By Shawn Perich
I’m not sure what arrived first, the fishing line or the fever. A few days ago, I noticed my preparations for the coming spring are well underway. UPS delivered a box filled with spools of hard-to-find fishing line. Then a friend emailed with questions about a fly rod he is building for me. I traded emails with another friend about turkey hunting.
Thinking spring in January may seem a little strange to some folks, but it happens to me every year. I even think there is a scientific explanation for those April-May musings. Now, more than a month past the December Solstice, the winter sun is gaining strength. Inside of me, something stirs. Rationally, I understand that April is two months away. The mid May fishing opener–dare I say it–won’t arrive for three and a half months. Still it seems the open water season is just around the corner.

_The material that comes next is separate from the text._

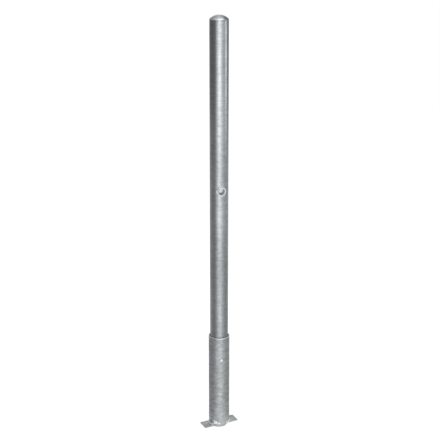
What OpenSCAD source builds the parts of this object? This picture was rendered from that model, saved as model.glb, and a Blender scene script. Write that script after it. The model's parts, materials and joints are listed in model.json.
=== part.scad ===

I am not alone, as evidenced by the mountain of tackle catalogs that show up in my mail. Before any fishing lure can catch a fish, it must first hook a fisherman. Thus the retailers make their casts, smug in the knowledge that fishermen, unlike fish, are always biting. In midwinter, when anglers are not paging through catalogs or trolling for tackle on the Internet,
they are wandering the aisles of sport shows, dreaming of new boats or fly-in fishing vacations.
I’m happy with my present boat and plan to keep my fishing feet planted firmly on the ground this year. But nevertheless I’m feverish. Generally, I try to take a pragmatic approach to my fishing preparations. I keep track of what was lost or damaged the previous year and make a wish list of tackle and gear to add to my angling arsenal. Never do I acquire everything on my lists.
This may be due to the breadth of my fishing interests. Many modern anglers specialize on one or two species, such as muskies or walleyes, or on a method, such as fly-fishing or Great Lakes trolling. I’m more a jack of many trades, enjoying the variety of fishing opportunities available near my North Shore home. My fishing calendar follows a predictable schedule. I start the season fishing for steelhead in rivers, shifting to walleyes and northerns in lakes when the general season opens. I also have a fondness for fly-fishing, especially for trout. In midsummer, I troll for salmon on Lake Superior.
The tough part about having disparate angling interests is finding enough time to do justice to all of them. I set a personal goal to land at least 50 trout and salmon topping 16 inches during a fishing season, knowing that I’ll need to spend plenty of quality time on the water to do so. The bulk of my “goal fish” are Lake Superior steelhead, lake trout and salmon, but my annual tally usually includes some whopper brook trout, a handful of hefty browns and lake trout from inland waters. Sometimes it includes salmon from the Pacific Ocean or cutthroat trout from the Rockies. The specific catches don’t really matter. If I hit the goal of 50, I’ve had a good fishing year. I don’t set a similar goal for walleyes, but my urge to catch them is driven by a healthy appetite for fresh filets.
Last summer, I made some changes in life that allowed me more fishing time—something that previously was in short supply. While I wasn’t transformed into Huckleberry Finn, I was able to make a few more casts. Just how many more became apparent last August, when I smugly decided to forgo trolling on Lake Superior, because I’d already caught enough trout and salmon. I didn’t stop fishing, mind you. My angling attention just shifted to walleyes.
I’m hoping to have some extra fishing time available this summer, but am unsure how I will use it. Back in the good old days—when gasoline was less than $2.50 per gallon—my fishing forays were often to destinations anywhere from 60 to more than 100 miles from home. When the weather was right and the fish were biting, I went fishing on many weekday evenings, often driving 50 miles one way just to cast flies to hungry trout during an hour-long mayfly hatch. These days, I stick closer to home, because it’s hard to justify the gasoline expense for just an hour or two of fishing.
Living near the border, I used to make frequent day excursions into Canada, another form of fishing fun that has become costly. While I haven’t given up on fishing in the wondrous Nipigon region, overnight trips, and fewer of them, are now the norm. Last summer, I contemplated running out to western Montana with my pick-up camper for a week of fly-fishing, but backed off after calculating the fuel costs. Maybe, with better planning, I’ll make it out there this year. When you dream about fishing in midwinter, just about anything seems possible.